Maps, algorithms, and common sense

As I write this, my iPhone 5 is with dozens of its brethren on a UPS truck winding through Chicago’s western suburbs. I didn’t think it worth the bother to update my iPhone 4 to iOS 6 when it came out, so my experience with the new Maps app is second hand.

I’m sure it’s worse than Google Maps. Google’s been in the map business for several years now (remember how amazing it was when you first dragged a map around in a web page?) and its had all that time to be refined and improved by the information Google gathers from its users. [Update: And from its own direct work.] And Google’s had not just the time to improve it, but the motivation as well. Given its advertising potential, maps, like search and mail, must be a huge money maker.

The measure of Apple’s new Maps app is not what it’s like now—which almost has to be inferior—but what it will be like in a year or so. Is Apple willing to put in the effort to improve it, or will it allow whatever algorithms it uses to persist with wrongly placed airports and roller coaster-like renderings of streets?

Forgotten in the fun Apple Maps bashing is that Google Maps suffered similar growing pains.1 Landmarks were often in the wrong place or given the wrong name, and roads that had been in place for years didn’t appear in the map view. Google took the time to make improvements.

That doesn’t mean Google Maps is perfect or that Google makes use of all the corrections its users give it. A couple of years ago, when biking directions had just come out, I noticed that a route I’m very familiar with had some dubious—at best—directions. It put you on a very busy street when there was a parallel bike path, and it had you turn across an uncontrolled intersection when there was a traffic light a few hundred yards away.

Old Google Maps bike directions

I sent Google corrections and got an enthusiastic reply back. Today, two and a half years later, the directions have you stay on the bike path longer, but they want you to merge into traffic on the busy road at the uncontrolled Meadow Lakes intersection. Overall, I’m not sure this is an improvement.
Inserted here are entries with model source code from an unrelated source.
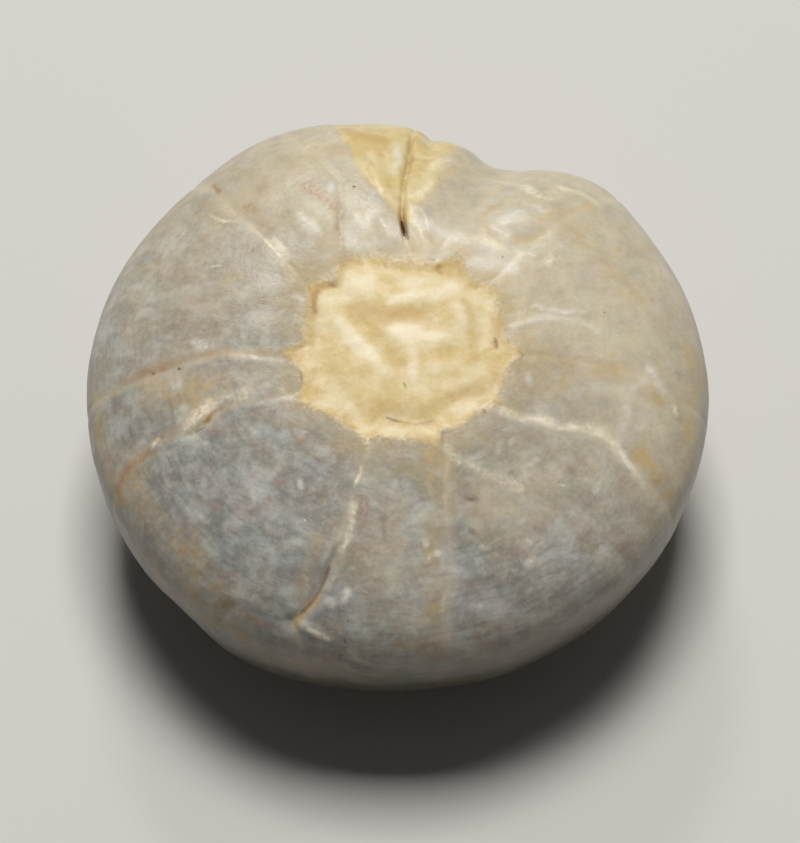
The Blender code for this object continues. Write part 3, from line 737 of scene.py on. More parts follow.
@dataclass(frozen=True)
class Scatter:
    """Random stains in one band of the stone: how many, then the range of each of their measures."""

    kind: Kind
    count: int
    sizes: Pair
    lengths: Pair
    amounts: Pair
    azimuths: Pair
    colatitudes: Pair
    seed: int
    slant: float = 0.6

    def strokes(self) -> list[Stroke]:
        """Short strokes with random places, lengths, slants, widths and amounts, in that order."""
        draw = np.random.default_rng(self.seed)
        made = []
        for _ in range(self.count):
            azimuth = draw.uniform(*self.azimuths)
            colatitude = draw.uniform(*self.colatitudes)
            reach = draw.uniform(*self.lengths)
            slant = draw.uniform(-self.slant, self.slant)
            run = ((colatitude, azimuth), (colatitude + reach * slant, azimuth + reach))
            made.append(Stroke(draw.uniform(*self.sizes), draw.uniform(*self.amounts), run))
        return made


# The first six cover the hidden dome, the next two the far rim, and the rest mostly the top's near half.
SCATTERS = (
    Scatter(Kind.MILK_AND_HIGHLIGHT, 60, (0.15, 0.5), (0.5, 5.0), (0.2, 0.6), (0, 360), (92, 150), 11),
    Scatter(Kind.MAUVE, 46, (0.2, 0.45), (0.5, 5.0), (0.2, 0.5), (0, 360), (92, 150), 12),
    Scatter(Kind.RUST, 34, (0.12, 0.35), (0.5, 7.0), (0.2, 0.6), (0, 360), (92, 150), 13),
    Scatter(Kind.OCHRE, 40, (0.3, 0.8), (1.0, 9.0), (0.2, 0.45), (0, 360), (90, 150), 14),
    Scatter(Kind.SMOKE, 40, (0.2, 0.5), (0.5, 6.0), (0.25, 0.55), (0, 360), (92, 150), 15),
    Scatter(Kind.CREAM_AND_HIGHLIGHT, 30, (0.2, 0.5), (1.0, 8.0), (0.2, 0.5), (0, 360), (92, 150), 16),
    Scatter(Kind.MILK_AND_HIGHLIGHT, 12, (0.15, 0.4), (0.5, 4.0), (0.2, 0.5), (20, 160), (76, 92), 17),
    Scatter(Kind.OCHRE, 10, (0.3, 0.6), (1.0, 6.0), (0.2, 0.4), (20, 160), (80, 92), 18),
    Scatter(Kind.MAUVE, 34, (0.12, 0.28), (0.4, 2.5), (0.35, 0.6), (205, 320), (54, 88), 21),
    Scatter(Kind.SMOKE, 26, (0.16, 0.36), (0.4, 3.5), (0.35, 0.55), (190, 330), (54, 88), 22),
    Scatter(Kind.MILK_AND_HIGHLIGHT, 30, (0.12, 0.26), (0.4, 3.0), (0.35, 0.65), (180, 350), (54, 88), 23),
    Scatter(Kind.RUST, 16, (0.10, 0.18), (0.3, 1.5), (0.35, 0.55), (180, 400), (54, 88), 24),
)


# ---------------------------------------------------------------- the finish


@dataclass(frozen=True)
class Glaze:
    """A colour laid over another where a pattern runs from start to end, most of it at the end.

    The colour is an sRGB text or another node's output.
    """

    pattern: str
    start: float
    end: float
    most: float
    colour: str | Socket


@dataclass(frozen=True)
class Layer:
    """One stain, painted glint or crack, laid wherever its brushed mask, broken up by noise, is strong
    enough.
    """

    kind: Kind
    colour: str
    strength: float
    grain: float
    broken: float


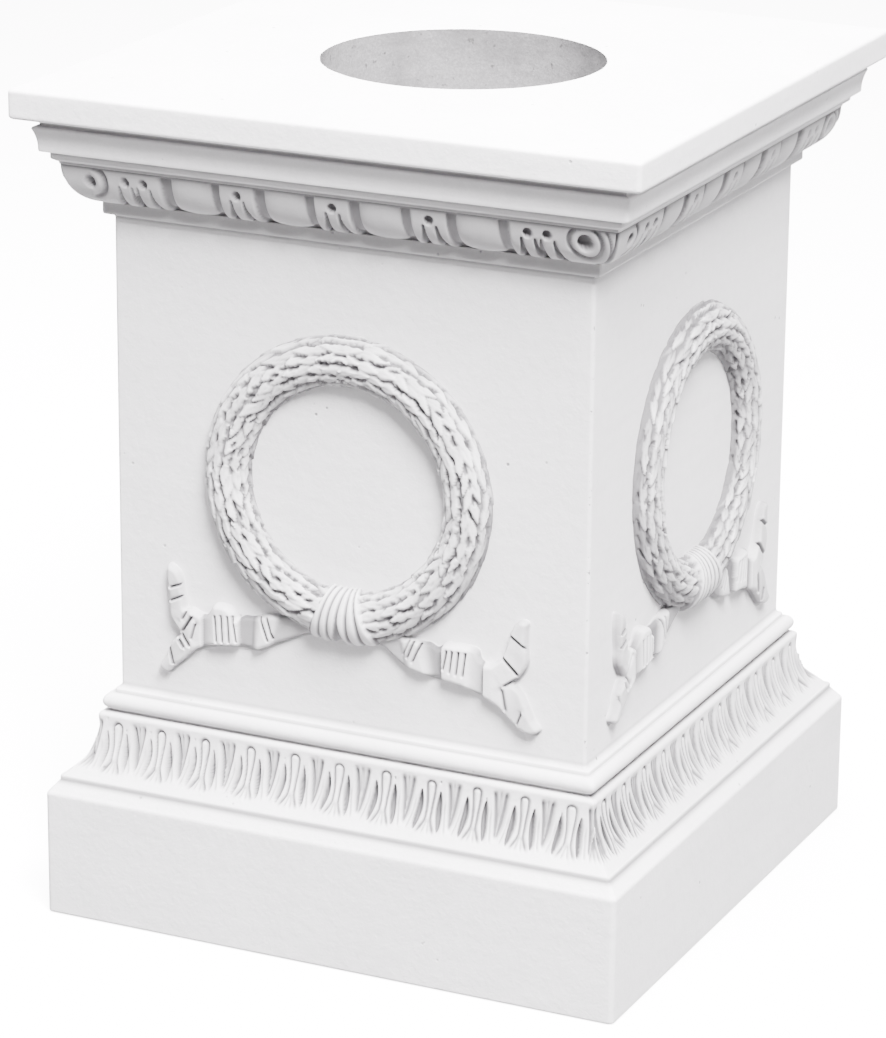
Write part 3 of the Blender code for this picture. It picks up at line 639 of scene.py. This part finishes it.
def laurel_leaves(length, breadth, down_side, random):
    """Height of the laurel leaves over the roll, and the slots cut beside them; the highest leaf shows."""
    lift = 0.0 * length * breadth
    slots = lift.copy()
    reach = math.pi * WREATH_RADIUS
    for side in (1.0, -1.0):
        on_side = (down_side[0] == side) | (length[0] > reach - 0.012)
        for row in range(LAUREL_ROWS):
            for step in range(int(reach / LAUREL_STEP) + 2):
                vary = random.uniform(-1, 1, 9)
                tip = (step + 0.5 * (row % 2)) * LAUREL_STEP + 0.0020 * vary[0]
                middle = (row - (LAUREL_ROWS - 1) / 2) * LAUREL_ROW_WIDTH + 0.0011 * vary[1]
                long, wide = LAUREL_LONG + 0.0028 * vary[2], LAUREL_WIDE + 0.0006 * vary[3]
                lean = 0.24 * vary[4] + (0.10, -0.10)[row % 2]
                crown = LAUREL_CROWN + 0.0006 * vary[5]
                near = np.nonzero((length[0] > tip - 0.001) & (length[0] < tip + long) & on_side)[0]
                if len(near) == 0:
                    continue
                u = (length[:, near] - tip) / long
                aside = breadth - middle - lean * (u - 0.3) * long
                v = aside / wide
                outline = np.clip(1.9 * u, 0, 1) ** 0.85 * np.clip(1.8 * (1 - u), 0, 1) ** 0.5
                inside = np.clip(1 - (np.abs(v) / np.maximum(outline, 1e-3)) ** 2.2, 0, 1)
                body = inside ** 0.5 * crown * (1 - 0.62 * np.clip(u, 0, 1)) - LAUREL_VEIN * groove(v, 0.16)
                lift[:, near] = np.maximum(lift[:, near], np.where((u > 0) & (inside > 0), body, 0))
                if vary[6] > -0.70:
                    edge = wide * (0.80 if vary[7] > 0 else -0.80)
                    ahead = (u - 0.22 - 0.12 * vary[8]) * long
                    across = aside - edge + (0.30 * vary[7]) * ahead
                    off = np.hypot(ahead / (SLOT_LONG + 0.0006 * vary[2]), across / SLOT_WIDE)
                    slots[:, near] = np.maximum(slots[:, near], np.clip(1 - off ** 2, 0, 1) ** 0.6)
    return lift, slots


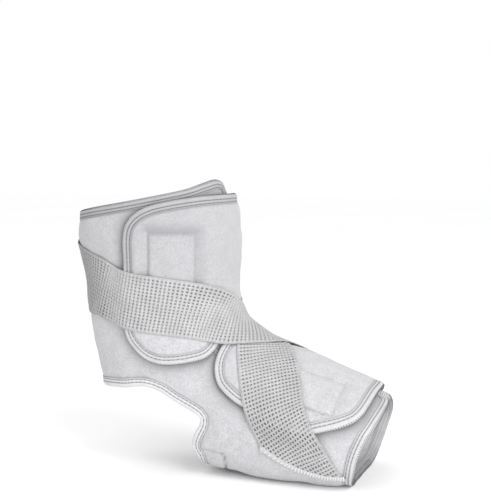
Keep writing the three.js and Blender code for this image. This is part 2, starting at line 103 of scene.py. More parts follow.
# Painted shade: where the cloth is darker, from 0 to 1
SEAM_SHADE = {"sole": 0.7, "collar": 0.5, "middle": 0.35}
EDGE_SHADE = {"shade": 0.55, "width": 0.8}
COVERED_SHADE = {"shade": 0.75, "from": 0.8, "fade": 2}
HOLLOW = {"shade": 0.55, "swell": 3, "up": 1.0, "front": 0.45}
FLAP_SHADOW = {"soft": 0.85, "reach": 6.5, "core": 0.4, "core_reach": 2.2}
FLAP_SHADE = {"shade": 0.44, "from": 40, "fade": 45}
WRAP_SHADE = 0.5
TAPE_SHADE = {"groove": 0.55, "edge": 0.4, "width": 0.35, "inside": 0.5}
CUFF_SHADE = {"shade": 0.5, "from": 45, "fade": 60}
BACK_SHADE = {"shade": 0.45, "angle": 12, "spread": 1.9, "to_station": 6}

# Webbing: the pitch of its ribs along it and of its warps across it, and the yarns
RIB_PITCH = 2.48
RIB_STEPS = 4
RIB_INSET = 0.2
WARP_COUNT = 17
WARP_INSET = 1.3
WARP_PITCH = (WEBBING_WIDTH - 2 * WARP_INSET) / (WARP_COUNT - 1)
SELVEDGE = {"inset": 0.25, "share": 0.6}
YARN_SIDES = 6
# The yarns' shades are painted shade: a little on the warps, which lie lower, and DIP_SHADE more
# where a yarn dips under a crossing one
WARP_YARN = {"width": (1.25, 1.62), "height": 0.66, "wave": 0.1, "offset": 0.02, "shade": 0.06}
RIB_YARN = {"width": (1.55, 1.95), "height": 0.75, "wave": 0.1, "offset": 0.12, "shade": 0}
DIP_SHADE = 0.1
OPEN_WEAVE = (30, 100)
YARN_CLEARANCE = 0.64
STRAP_STEPS = 240
LOOK_AHEAD = 0.2
CUT_TRIES = 20
CUT_LANES = 41
BACK_SPREAD = {"angle": (285, 425), "fade": (45, 60), "share": 0.45}
STRAP_END_INSET = 1.2

# How a strap lies over what is under it, in steps along and across it
DRAPE = {"step": 1.0, "over": 1, "spread": (5, 2), "blur": (5.0, 1.6), "bridge_blur": (4.0, 2.0)}
BRIDGE = {"reach": (10, 16, 22), "share": 0.55, "most": 3.0}
FLAP_LEAST = 0.5
UNDER_STRAP = 0.5

# The rolled hem at a strap's sewn end, the roll at its far end, and the stitches over the hem
HEM_BOW = 2.6
HEM = {"over": 0.8, "along": 0.6, "lift": 0.1, "width": 3.8, "height": 1.8, "shade": 0.3}
END_ROLL = {"inset": 0.6, "width": 3.6, "height": 2.4, "shade": 0.1}
ROLL_STEPS = 60
ROLL_SIDES = 12
HEM_STITCH = {"pitch": 1.35, "across": 1.3, "along": 2.1, "width": 0.9, "height": 0.6, "steps": 9,
              "arch": 1.05}

# Stitches and the threads over the edge of a tape
STITCH_PITCH = 3.0
STITCH_LENGTH = 2.3
STITCH_TAPER = np.array([0.25, 0.85, 1.0, 0.85, 0.25])
STITCH_RISE = {"arch": 1.6, "sink": 1.1}
THREAD_RADIUS = 0.27
EDGE_THREAD = {"pitch": 1.6, "radius": 0.22, "lift": 0.05, "lean": 0.9, "steps": 7, "sides": 4}

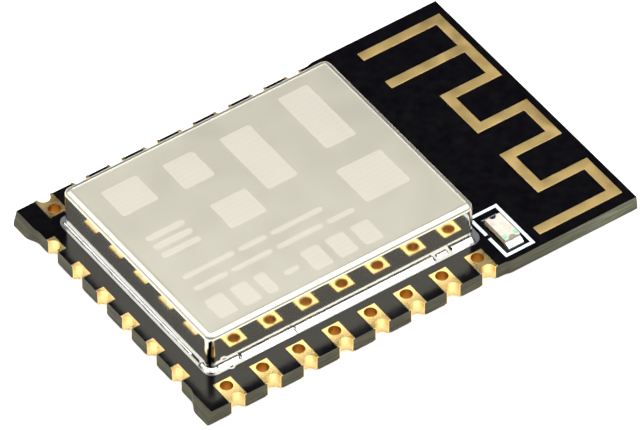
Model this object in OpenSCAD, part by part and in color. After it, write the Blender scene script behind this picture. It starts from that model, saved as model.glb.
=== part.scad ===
// Surface-mount wifi module: a small circuit board with castellated solder pads on three
// edges, a folded metal shield can over its chips, and a meander antenna etched at its end.
// Frame: +X along the board towards the antenna, +Z up out of the component side, origin on
// the underside at the centre of the bounding box. All sizes in millimetres.

/* [Board] */
// Width of the board across the antenna end
board_w = 15.9; // [14:0.1:19]
// Thickness of the laminate
board_t = 0.8; // [0.6:0.1:1.6]
// How far the milled long edges stand inside the board's full width, each side
side_recess = 0.09; // [0:0.01:0.15]
// How far the snapped corner ears reach past the milled pad end
ear_reach = 0.29; // [0.1:0.01:0.5]
// Outward flare of a snapped end, from its top edge to its foot
snap_flare = 0.22; // [0:0.01:0.25]
// The same flare at the antenna end
antenna_flare = 0.1; // [0:0.01:0.25]
// Straight length of a corner ear along the end
ear_w = 0.95; // [0.5:0.05:1.2]
// Length over which an ear blends back to the milled end
ear_blend = 0.8; // [0.3:0.05:1]
// Radius of the board's corners
corner_r = 0.08; // [0:0.01:0.2]

/* [Edge pads] */
// Distance from one pad to the next
pad_pitch = 2; // [1.6:0.1:2.54]
// Pads along each long side
side_pads = 8; // [4:1:8]
// Pads along the end
end_pads = 6; // [2:2:6]
// Distance from the milled end to the first side pad's centre
first_pad_gap = 1.41; // [1.3:0.01:2]
// Finished diameter of the half holes in the edge
half_hole_d = 0.7; // [0.5:0.01:0.9]
// Width of land left on each side of a half hole
pad_side_ring = 0.13; // [0.08:0.01:0.2]
// Finished diameter of the plated hole inside each side pad
via_d = 0.62; // [0.3:0.01:0.8]
// Land left between a side pad's half hole and its plated hole
via_web = 0.27; // [0.15:0.01:0.4]
// Land left inboard of a side pad's plated hole
via_ring = 0.07; // [0.05:0.01:0.2]
// Land left inboard of an end pad's half hole
end_ring = 0.06; // [0.04:0.01:0.3]
// Thickness of the copper lands and tracks
copper_t = 0.035; // [0.02:0.005:0.07]
// Thickness of the plating inside the holes
plating_t = 0.03; // [0.02:0.005:0.05]
// Depth of the underside lands below the solder mask's face
mask_recess = 0.01; // [0.005:0.005:0.03]

/* [Shield can] */
// Length of the can
shield_l = 14.88; // [12:0.01:18]
// Height of the can above its solder land
shield_h = 2.1; // [1.9:0.05:3]
// Thickness of the can's sheet
sheet_t = 0.2; // [0.1:0.01:0.25]
// Outside radius of the folds round the top
fold_r = 0.26; // [0.25:0.01:0.5]
// Outside radius of the can's corners in plan
can_corner_r = 0.38; // [0.3:0.01:0.6]
// Width of the open slit down each corner
slit_w = 0.11; // [0.05:0.01:0.2]
// Height of closed sheet above a corner slit
slit_top = 0.32; // [0.27:0.01:0.6]
// Gap from the milled pad end to the can
shield_end_gap = 1.26; // [1.1:0.01:2]
// Gap from the front milled edge to the can
shield_front_gap = 2.08; // [1.9:0.01:2.6]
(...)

Current Google Maps bike directions

Oddly enough, the directions for the reverse route are quite good. They have you cross Ogden at the light at Frontenac and get on the bike path to go west. Why Google’s algorithm chooses the street instead of the bike path on the eastward journey is a mystery. Even more of a mystery is why the human at Google who changed the route a couple of years ago didn’t notice the obvious advantage of staying on the bike path and out of traffic.

I wonder what maps UPS drivers use.

Update 9/22/12
Here’s a good article on the difficulties of making good maps, how Apple screwed up by relying too much on algorithms, and some ideas on what it could do to fix things. Thanks to Clark for the link.


  1. Because it was first, Google Maps was able to start simple and add features as they were ready. Apple, playing catch-up, had to make a complex app right from the start. It’s a reversal of roles from the phone OS business.